2014 yılından beri düzenlediği konferans ve programların engellenmeye çalışıldığını belirten Alparslan Hoca, “Ben İslam’ı ve tevhidi anlatıyorum. Allah’tan başka ilah yoktur diyorum, kula kulluk yapmayın diyorum. Bizden değil ama tevhidin bu yorumundan rahatsız oldular” ifadelerini kullandı.

Mazlumları savunduğu için iki yıla yakın bir süre boyunca cezaevinde tutulan Alparslan Hoca Yavuz Oğhan'ın, "bir buçuk seneyi aşan bir cezaevi süreciniz var. Bir ara kısa süreli bir tahliye ve sonra yeniden cezaevi. Size yönelik suçlama 'nitelikli dolandırıcılık ve suç örgütü kurmak'. Bunlardan yargılanıyorsunuz. Nedir bu, hukuki sürece ilişkin söyleyeceğiniz bir şey var mı? Özellikle davalar açılmadan önceki en çok konuşulan 14 temmuz ile 15 temmuz öncesinde, siz "Erdoğan'ın kalemi kırıldı" derken neyi kastettiniz? sorusuna yönelik şu şekilde cevap verdi :

"Aslında ondan önce başlamıştı. Bizim konferanslarımız 2014'ün Mayıs'ından itibaren engellenmeye başlamıştı. Asıl mesele o sözüm değil yani. "Erdoğan'ın kalemi kırılmıştır" sözünden ziyade aslında daha öncesinde yapılan o büyük projenin bir parçası olarak İslami faaliyetleri biraz daha engelleme daha küçültme operasyonu aslında planlanmıştı. Bizim konferansımız 2014'ten itibaren engellenmeye başlanmıştı asıl mesele bu. Erdoğan'ın kalemi kırılmıştır meselesi daha sonraki bir konu aslında bir siyasi analiz den ibaret. Yani onun kalemini kıran ben değilim. Ne öyle bir gücüm var ne de öyle bir düşmanlığım var.

Sunucunun, "bu ifadeleri 14 Temmuz'da mı söylediniz?" sorusu üzerine Alparslan Hoca:

"Hayır bu daha önce ki konuşmadır.

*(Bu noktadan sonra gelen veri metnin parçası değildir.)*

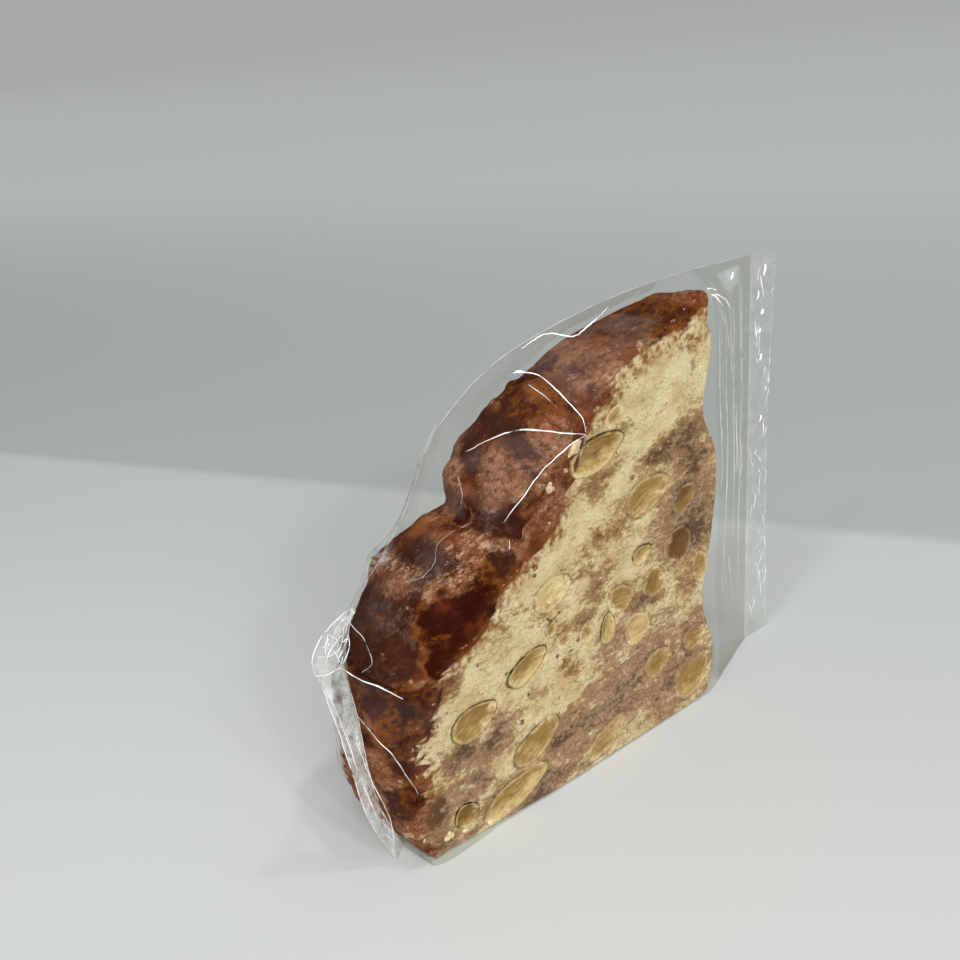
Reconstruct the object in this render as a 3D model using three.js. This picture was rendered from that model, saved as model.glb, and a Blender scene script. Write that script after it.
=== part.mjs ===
// A slice of soft nougat cake standing on its flat base in a clear flow pack: a film tube drawn tight round
// the slice, welded across both ends and along the back. Millimetres, +Z up. While it is built, X = 0 is the
// left end of the slice's flat base, Y = 0 the plane of the front cut face and Z = 0 the surface it stands on.

import * as THREE from 'three';

// ---- driving dimensions ------------------------------------------------------------------------------

const SLICE_HEIGHT = 96; // base to the top corner of the slice
const CUT_LENGTH = 75; // base length of the cut face, from X = 0 to the thin end
const CRUST_THICKNESS = 29; // slice thickness at the crust end
const TIP_THICKNESS = 17; // slice thickness at the thin end
const CRUST_REACH = 13; // how far the crust bulges left of the base
const CRUST_FULLNESS = 2.3; // exponent of the rounded crust section: 2 is an ellipse, more is boxier
const LUMP_HEIGHT = 0.9; // uneven lumps on the crust
const VALLEY_DEPTH = 2.2; // valleys between the crust's three swellings
const VALLEY_WIDTH = 3.5; // half width of a valley

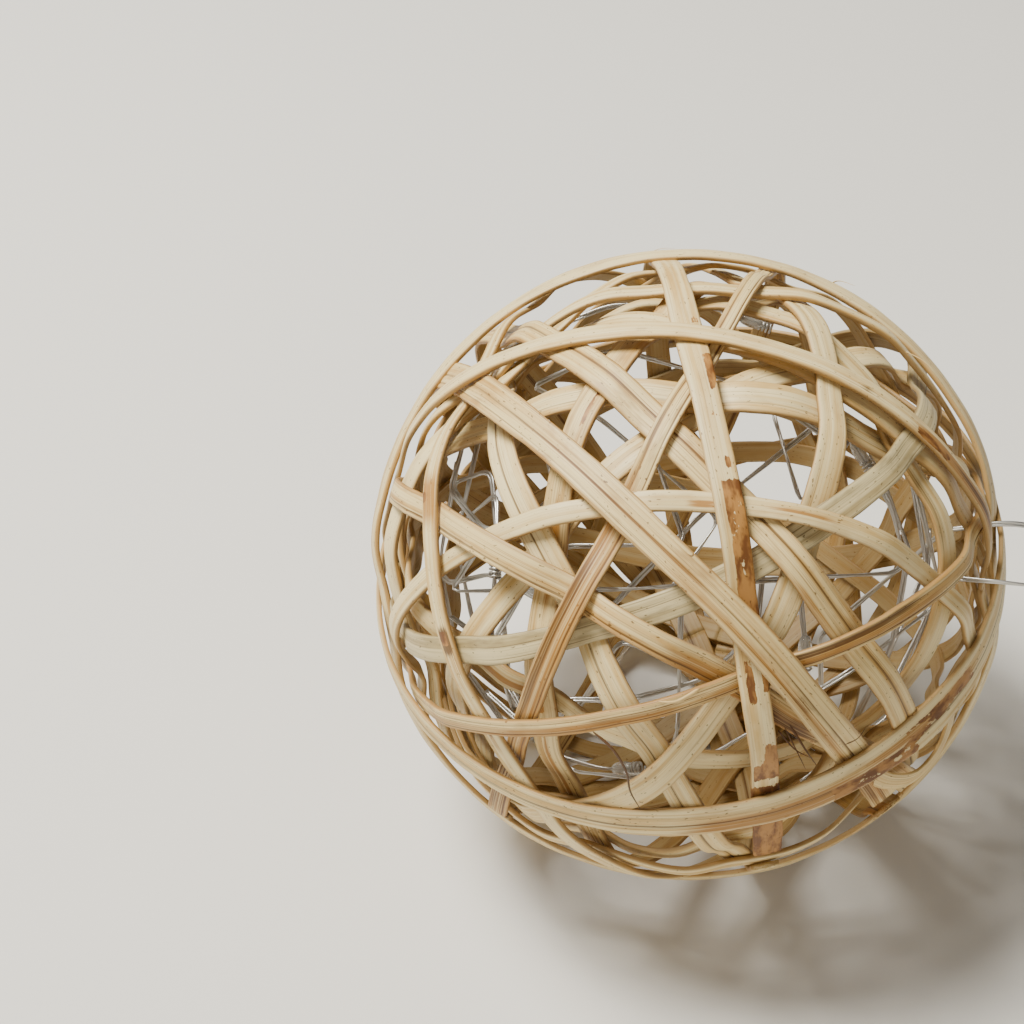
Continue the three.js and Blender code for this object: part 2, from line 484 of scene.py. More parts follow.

Yani daha doğrusu şöyle söyleyeyim. Erdoğan'ın kaleminin kırıldığını zannedersem 5-6 defa söylemiştim. Onların tarihlerini de şuan hepsini hatırlamıyorum ama o yılın başından itibaren yani Ocak ve Şubat'tan itibaren 15 Temmuz'a kadar. En son söylediğim 1 Temmuz'da, 14 Temmuz diye bir şey yok. O zaten tamamen yalan. Zaten 14 Temmuz'da bizim öyle bir sohbetimiz olmadı. Orada öyle bir program yapılmamıştı yani. Önce öyle bir laf ortaya attılar, o gerçek değildi.

Yani o Erdoğan'ın kalemi kırılmıştır sözü sadece şu, şu, şu olaylar bunu gösteriyor manasında bir siyasi analizdi sadece. Buna rağmen mahkemeye verdiler yinede. (Erdoğan'a hakaret davası). Ondan da ilk duruşmada beraat ettim.